## START DATA EXCERPTS
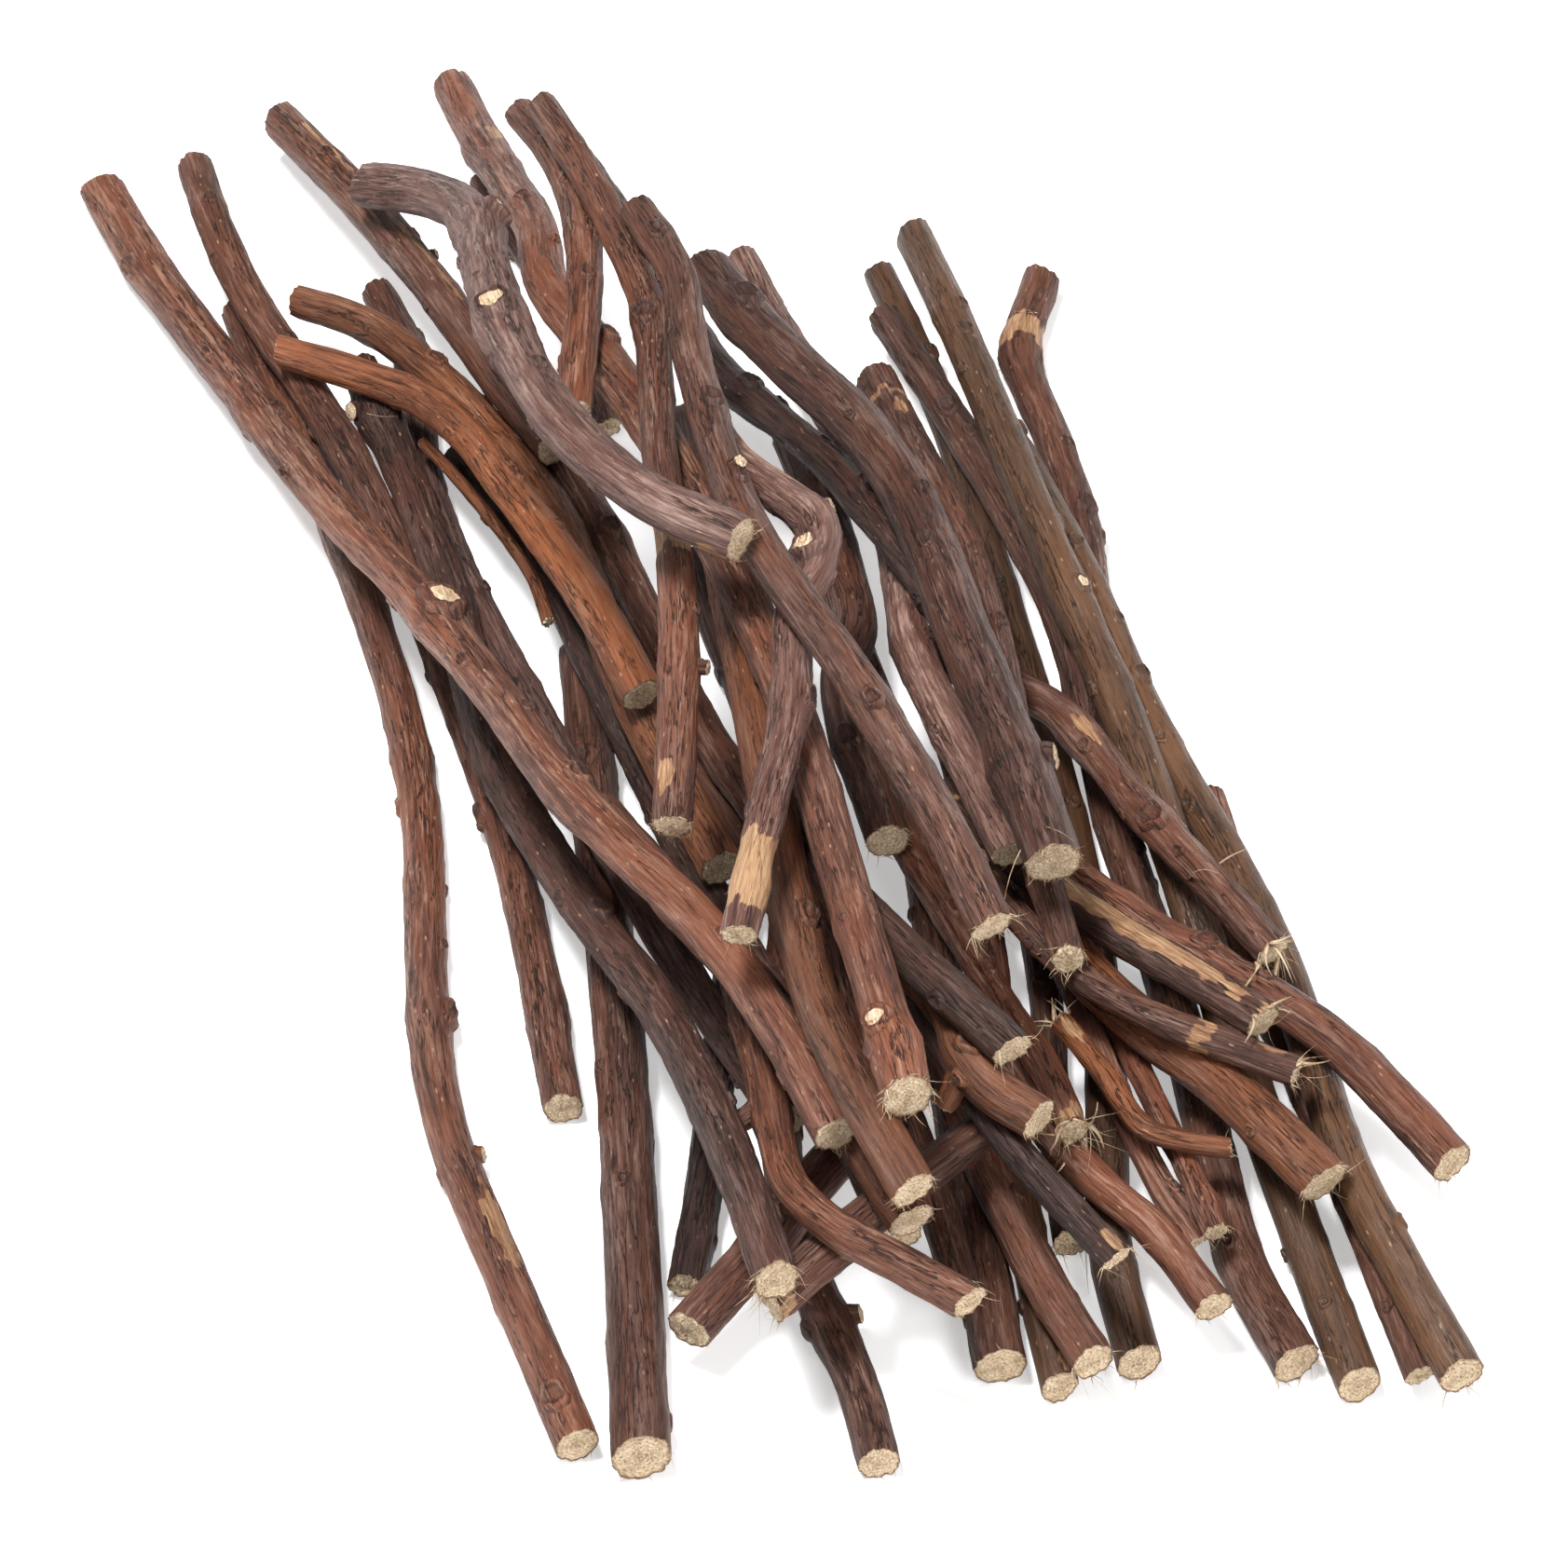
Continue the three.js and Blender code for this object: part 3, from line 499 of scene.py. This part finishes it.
def add_strand(shell, rng, start, way, length, width, thickness, tone):
    """A torn fibre or splinter: a thin bent strand that tapers."""
    bend = unit(rng.normal(size=3)) * rng.uniform(0.4, 1.3)
    curl = unit(rng.normal(size=3)) * rng.uniform(0, 0.6)
    shares = np.linspace(0, 1, STRAND_RINGS)[:, None]
    line = start + length * (way * shares + bend * shares ** 2 * 0.5 + curl * shares ** 3 * 0.5)
    line[:, 2] = np.maximum(line[:, 2], width)  # it lies on the table where it would go under
    taper = 1.02 - 0.9 * shares
    heights = taper * np.array([width, thickness, width, thickness])
    if np.abs(unit(np.diff(line, axis=0))[:, 2]).max() > STRAND_UPRIGHT:
        line[:, 0] += shares[:, 0] * length * 0.3
    add_tube(shell, line, heights, WOOD, rng.uniform(0, 50, 3), 0.6, tone)
    corners = np.arange(STRAND_SIDES)[None, :]
    shell.faces.append(shell.count - STRAND_RINGS * STRAND_SIDES + corners[:, ::-1])
    shell.faces.append(shell.count - STRAND_SIDES + corners)
    shell.kinds.append(np.full(2, WOOD))


def add_torn_strands(shell, rng, points, line, ahead, notes, tone):
    """Torn fibres and splinters round the ends of a twig and out of its bark."""
    for key, widths in (("fibre", (0.06, 0.13)), ("splinter", (0.3, 0.7))):
        for place, count, length in notes.get(key, ()):
            ring = int(round(place * (len(line) - 1)))
            onward = ahead[ring] * (-1 if place == 0 else 1)
            for _ in range(count):
                corner = points[ring, rng.integers(AROUND)]
                away = unit(corner - line[ring])
                round_rim = np.cross(onward, away)
                way = unit(onward * rng.uniform(0.2, 1) + away * rng.uniform(-0.2, 0.7)
                           + round_rim * rng.uniform(-0.8, 0.8))
                start = corner * 0.95 + line[ring] * 0.05 - onward * 0.3 * MM
                reach = length * MM * rng.uniform(0.25, 1) ** 1.5
                width = rng.uniform(*widths) * MM
                add_strand(shell, rng, start, way, reach, width, min(width, 0.16 * MM), tone)


def add_stub(shell, rng, base, way, radius, length, grain_origin, tone):
    """A side shoot cut short: a stout little tube with a sawn end and a closed foot in the twig."""
    shares = np.linspace(0, 1, STUB_RINGS)
    if abs(way[2]) > STUB_UPRIGHT:
        way = unit(way + np.array([0.35, 0, 0]))
    line = base + way * (shares[:, None] * (length + radius) - radius)
    flare = 1 + 0.7 * np.exp(-(shares * (length + radius) / radius) ** 1.3)
    heights = radius * flare[:, None] * (1 + 0.05 * rng.normal(size=(STUB_RINGS, STUB_AROUND)))
    # bare of -0.15 darkens the whole stub a little with painted shade
    points, ahead = add_tube(shell, line, heights, BARK, grain_origin, -0.15, tone)
    foot = shell.count - STUB_RINGS * STUB_AROUND + np.arange(STUB_AROUND)
    add_sawn_end(shell, points[-1], line[-1], ahead[-1], rng, grain_origin, tone)
    shell.faces.append(foot[None, ::-1])
    shell.kinds.append(np.full(1, BARK))


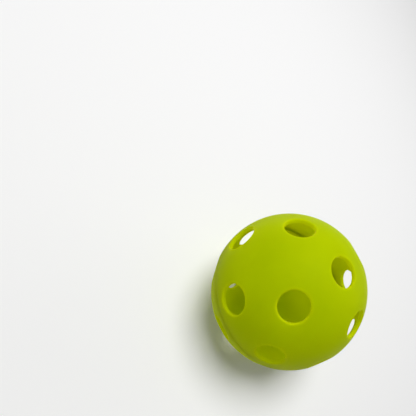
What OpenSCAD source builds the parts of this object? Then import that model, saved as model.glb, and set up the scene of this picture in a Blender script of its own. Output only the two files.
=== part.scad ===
// Perforated ball of the indoor court kind: two injection-moulded half
// shells, lapped at the equator and joined by one ring of weld.
// Millimetres. The origin is the centre of the ball and +Z is the axis of
// both moulds, so the seam lies in the XY plane and a hole is centred on
// each pole. The lap has no key, so the halves are welded at any turn about
// the axis and their rings of holes need not line up across the seam.

/* [Ball] */
// Outside diameter of the finished ball
ball_d = 74; // [73:0.1:75.4]
// Thickness of the moulded wall
wall = 1.8; // [1.7:0.1:2.3]

/* [Holes] */
// Diameter of every air hole
hole_d = 12.4; // [11:0.1:13]
// Radius rounded onto the outer edge of every hole
hole_round = 0.5; // [0.3:0.05:0.7]
// Chamfer on the inner edge of every hole
hole_chamfer = 0.2; // [0.1:0.05:0.3]
// Angle from the pole to the ring of four holes
ring_four_angle = 39; // [37:0.5:40]
// Angle from the pole to the ring of eight holes
ring_eight_angle = 74; // [72:0.5:75]
// Turn of the lower half about the axis from the mirror image of the upper
half_turn = 14; // [0:0.5:22.5]

/* [Seam] */
// Height of the spigot that locates one half in the other
lap_h = 1.2; // [0.8:0.1:1.6]
// Thickness of the film of weld between the halves
weld_t = 0.15; // [0.1:0.01:0.2]
// Depth of the small groove that the weld fills on the outside
groove_d = 0.25; // [0.2:0.01:0.3]
// Radius of the bead of flash left on the inside of the seam
flash_r = 0.25; // [0.15:0.05:0.4]

/* [Hidden] */
$fn = 180;
shell_colour = [0.68, 0.76, 0.02];
weld_colour = [0.60, 0.68, 0.02];
ball_r = ball_d / 2;
inner_r = ball_r - wall;
hole_r = hole_d / 2;
half_gap = weld_t / 2;
// The spigot takes the inner half of the wall.
spigot_in_r = inner_r - 0.04;
spigot_out_r = inner_r + wall / 2 - weld_t / 2;
recess_r = spigot_out_r + weld_t;
ledge_z = -lap_h - weld_t;
// Every hole of one half, as [angle from the pole, turn about the axis].
hole_places = concat(
    [[0, 0]],
    [for (i = [0 : 3]) [ring_four_angle, 90 * i]],
    [for (i = [0 : 7]) [ring_eight_angle, 45 * i + 22.5]]);

// Cutter for one hole on the +Z axis: a straight bore, a rounded outer edge
// and a chamfered inner edge.
module hole_cutter() {
    round_x = hole_r + hole_round;
    round_z = sqrt(pow(ball_r - hole_round, 2) - round_x * round_x);
    chamfer_z = sqrt(inner_r * inner_r - pow(hole_r + hole_chamfer, 2));
    rotate_extrude()
        polygon(concat(
            [[0, chamfer_z - 3],
             [hole_r + hole_chamfer + 1, chamfer_z - 1],
             [hole_r, chamfer_z + hole_chamfer]],
            [for (a = [180 : -13 : 89])
                [round_x + hole_round * cos(a), round_z + hole_round * sin(a)]],
            [[round_x + 2, round_z + hole_round + 0.04],
             [round_x + 2, ball_r + 3],
             [0, ball_r + 3]]));
}

module holes() {
    for (p = hole_places)
        rotate([0, p[0], p[1]]) hole_cutter();
}

// The shell between the two spheres, cut off at the height of the seam.
module half_shell(seam_z) {
    difference() {
        sphere(r = ball_r);
        sphere(r = inner_r);
        translate([0, 0, seam_z - ball_r - 5])
            cylinder(r = ball_r + 5, h = ball_r + 5);
    }
}

// The small bevel on the outer edge of the seam face.
module seam_bevel() {
    rotate_extrude()
        polygon([[ball_r - groove_d - 0.1, half_gap - 0.1],
                 [ball_r + 0.3, half_gap + groove_d + 0.3],
                 [ball_r + 0.3, half_gap - 0.1]]);
}

module shell_upper() {
    color(shell_colour)
    difference() {
        union() {
            difference() {
                half_shell(half_gap);
                seam_bevel();
            }
            // Spigot that drops inside the other half.
            translate([0, 0, -lap_h])
                difference() {
                    cylinder(r = spigot_out_r, h = lap_h + 0.6);
                    translate([0, 0, -1])
                        cylinder(r = spigot_in_r, h = lap_h + 3);
                }
        }
        holes();
    }
}

module shell_lower() {
    color(shell_colour)
    difference() {
        mirror([0, 0, 1])
            difference() {
                half_shell(half_gap);
                seam_bevel();
                rotate([0, 0, half_turn]) holes();
            }
        // Recess that takes the spigot.
        translate([0, 0, ledge_z])
            cylinder(r = recess_r, h = 5);
    }
}

// The ring of weld: a film that follows the lap, a low bead in the outer
// groove and a round bead of flash on the inside.
module weld_bead() {
    film_z = half_gap;
    bead_z = half_gap + groove_d * 0.7;
    flash_z = (-lap_h + ledge_z) / 2;
    color(weld_colour)
    rotate_extrude()
        polygon(concat(
            [[spigot_out_r, film_z],
             [ball_r - groove_d, film_z],
             [ball_r - groove_d * 0.3, bead_z],
             [ball_r - groove_d * 0.16, bead_z * 0.6],
             [ball_r - groove_d * 0.12, 0],
             [ball_r - groove_d * 0.16, -bead_z * 0.6],
             [ball_r - groove_d * 0.3, -bead_z],
             [ball_r - groove_d, -film_z],
             [recess_r, -film_z],
             [recess_r, ledge_z],
             [spigot_in_r, ledge_z]],
            [for (a = [-105 : -15 : -255])
                [spigot_in_r + flash_r * cos(a), flash_z + flash_r * sin(a)]],
            [[spigot_in_r, -lap_h],
             [spigot_out_r, -lap_h]]));
}

shell_upper();
shell_lower();
weld_bead();
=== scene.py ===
# Perforated ball: looks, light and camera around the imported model. Metres.
import math
import random

import bpy
import numpy as np
from mathutils import Matrix, Vector
from mathutils.geometry import delaunay_2d_cdt


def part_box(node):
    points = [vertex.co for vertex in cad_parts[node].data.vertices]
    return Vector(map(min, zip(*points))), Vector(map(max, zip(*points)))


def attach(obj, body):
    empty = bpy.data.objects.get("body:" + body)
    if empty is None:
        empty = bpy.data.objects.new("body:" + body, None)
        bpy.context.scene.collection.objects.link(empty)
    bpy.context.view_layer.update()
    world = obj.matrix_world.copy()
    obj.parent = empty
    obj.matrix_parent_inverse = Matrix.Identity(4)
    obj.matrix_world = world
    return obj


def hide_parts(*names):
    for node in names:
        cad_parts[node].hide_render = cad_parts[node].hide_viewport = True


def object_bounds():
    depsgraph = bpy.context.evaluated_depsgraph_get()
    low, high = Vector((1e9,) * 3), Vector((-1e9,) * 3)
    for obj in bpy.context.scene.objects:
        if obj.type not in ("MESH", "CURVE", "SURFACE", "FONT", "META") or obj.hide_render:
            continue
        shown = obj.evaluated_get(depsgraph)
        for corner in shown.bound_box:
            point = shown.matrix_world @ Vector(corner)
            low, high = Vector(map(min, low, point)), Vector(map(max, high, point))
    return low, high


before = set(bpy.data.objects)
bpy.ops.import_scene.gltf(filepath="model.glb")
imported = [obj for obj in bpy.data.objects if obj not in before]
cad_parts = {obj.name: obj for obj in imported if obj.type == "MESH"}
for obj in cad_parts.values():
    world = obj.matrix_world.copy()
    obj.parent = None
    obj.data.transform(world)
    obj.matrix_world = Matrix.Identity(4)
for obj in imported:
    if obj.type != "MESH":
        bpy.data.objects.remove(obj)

lo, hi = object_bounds()

# ---------------------------------------------------------------- sizes (mm)
shell_lo, shell_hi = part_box("shell_upper")
R = (shell_hi[0] - shell_lo[0]) / 2 * 1000.0
R = round(R, 1)                       # 37.0
WALL = 1.8
RI = R - WALL
HOLE = 6.2
ROUND = 0.5
INNER_ROUND = 0.25
FOUR, EIGHT = math.radians(39.0), math.radians(74.0)
TURN = math.radians(14.0)             # the lower half against the upper one
GAP, GROOVE = 0.075, 0.25
LAP, WELD_T = 1.2, 0.15
SPIGOT_IN, SPIGOT_OUT = RI - 0.04, RI + WALL / 2 - WELD_T / 2
RECESS, LEDGE = SPIGOT_OUT + WELD_T, -LAP - WELD_T
M = 72                                # points round a hole
N = 360                               # points round the seam
HOLES = [(0.0, 0.0)] + [(FOUR, math.radians(90 * i)) for i in range(4)] + \
        [(EIGHT, math.radians(45 * i + 22.5)) for i in range(8)]
LOWER_HOLES = [(t, a + TURN) for t, a in HOLES]      # before they are mirrored in the seam
FLASH = 0.2


def polar(t, a):
    return np.array([math.sin(t) * math.cos(a), math.sin(t) * math.sin(a), math.cos(t)])


def hole_frame(t, a):
    n = polar(t, a)
    e1 = np.array([math.cos(t) * math.cos(a), math.cos(t) * math.sin(a), -math.sin(t)])
    return n, e1, np.cross(n, e1)


def stereo(p):
    n = p / np.linalg.norm(p)
    return n[0] / (1 + n[2]), n[1] / (1 + n[2])


class Builder:
    def __init__(self):
        self.v, self.f, self.rim = [], [], []

    def add(self, p, rim=0.0):
        self.v.append(tuple(float(c) for c in p))
        self.rim.append(rim)
        return len(self.v) - 1

    def strip(self, a, b, flip=False):
        n = len(a)
        for i in range(n):
            q = (a[i], a[(i + 1) % n], b[(i + 1) % n], b[i])
            self.f.append(q[::-1] if flip else q)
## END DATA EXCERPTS
WHAT IS ASKED
Both the line with "in the outer" and the line with "cad_parts[node].hide_render = cad_parts[node].hide_viewport" belong in the answer; write them out exactly, with every line between.

WRITTEN RESPONSE
// The ring of weld: a film that follows the lap, a low bead in the outer
// groove and a round bead of flash on the inside.
module weld_bead() {
    film_z = half_gap;
    bead_z = half_gap + groove_d * 0.7;
    flash_z = (-lap_h + ledge_z) / 2;
    color(weld_colour)
    rotate_extrude()
        polygon(concat(
            [[spigot_out_r, film_z],
             [ball_r - groove_d, film_z],
             [ball_r - groove_d * 0.3, bead_z],
             [ball_r - groove_d * 0.16, bead_z * 0.6],
             [ball_r - groove_d * 0.12, 0],
             [ball_r - groove_d * 0.16, -bead_z * 0.6],
             [ball_r - groove_d * 0.3, -bead_z],
             [ball_r - groove_d, -film_z],
             [recess_r, -film_z],
             [recess_r, ledge_z],
             [spigot_in_r, ledge_z]],
            [for (a = [-105 : -15 : -255])
                [spigot_in_r + flash_r * cos(a), flash_z + flash_r * sin(a)]],
            [[spigot_in_r, -lap_h],
             [spigot_out_r, -lap_h]]));
}

shell_upper();
shell_lower();
weld_bead();
=== scene.py ===
# Perforated ball: looks, light and camera around the imported model. Metres.
import math
import random

import bpy
import numpy as np
from mathutils import Matrix, Vector
from mathutils.geometry import delaunay_2d_cdt


def part_box(node):
    points = [vertex.co for vertex in cad_parts[node].data.vertices]
    return Vector(map(min, zip(*points))), Vector(map(max, zip(*points)))


def attach(obj, body):
    empty = bpy.data.objects.get("body:" + body)
    if empty is None:
        empty = bpy.data.objects.new("body:" + body, None)
        bpy.context.scene.collection.objects.link(empty)
    bpy.context.view_layer.update()
    world = obj.matrix_world.copy()
    obj.parent = empty
    obj.matrix_parent_inverse = Matrix.Identity(4)
    obj.matrix_world = world
    return obj


def hide_parts(*names):
    for node in names:
        cad_parts[node].hide_render = cad_parts[node].hide_viewport = True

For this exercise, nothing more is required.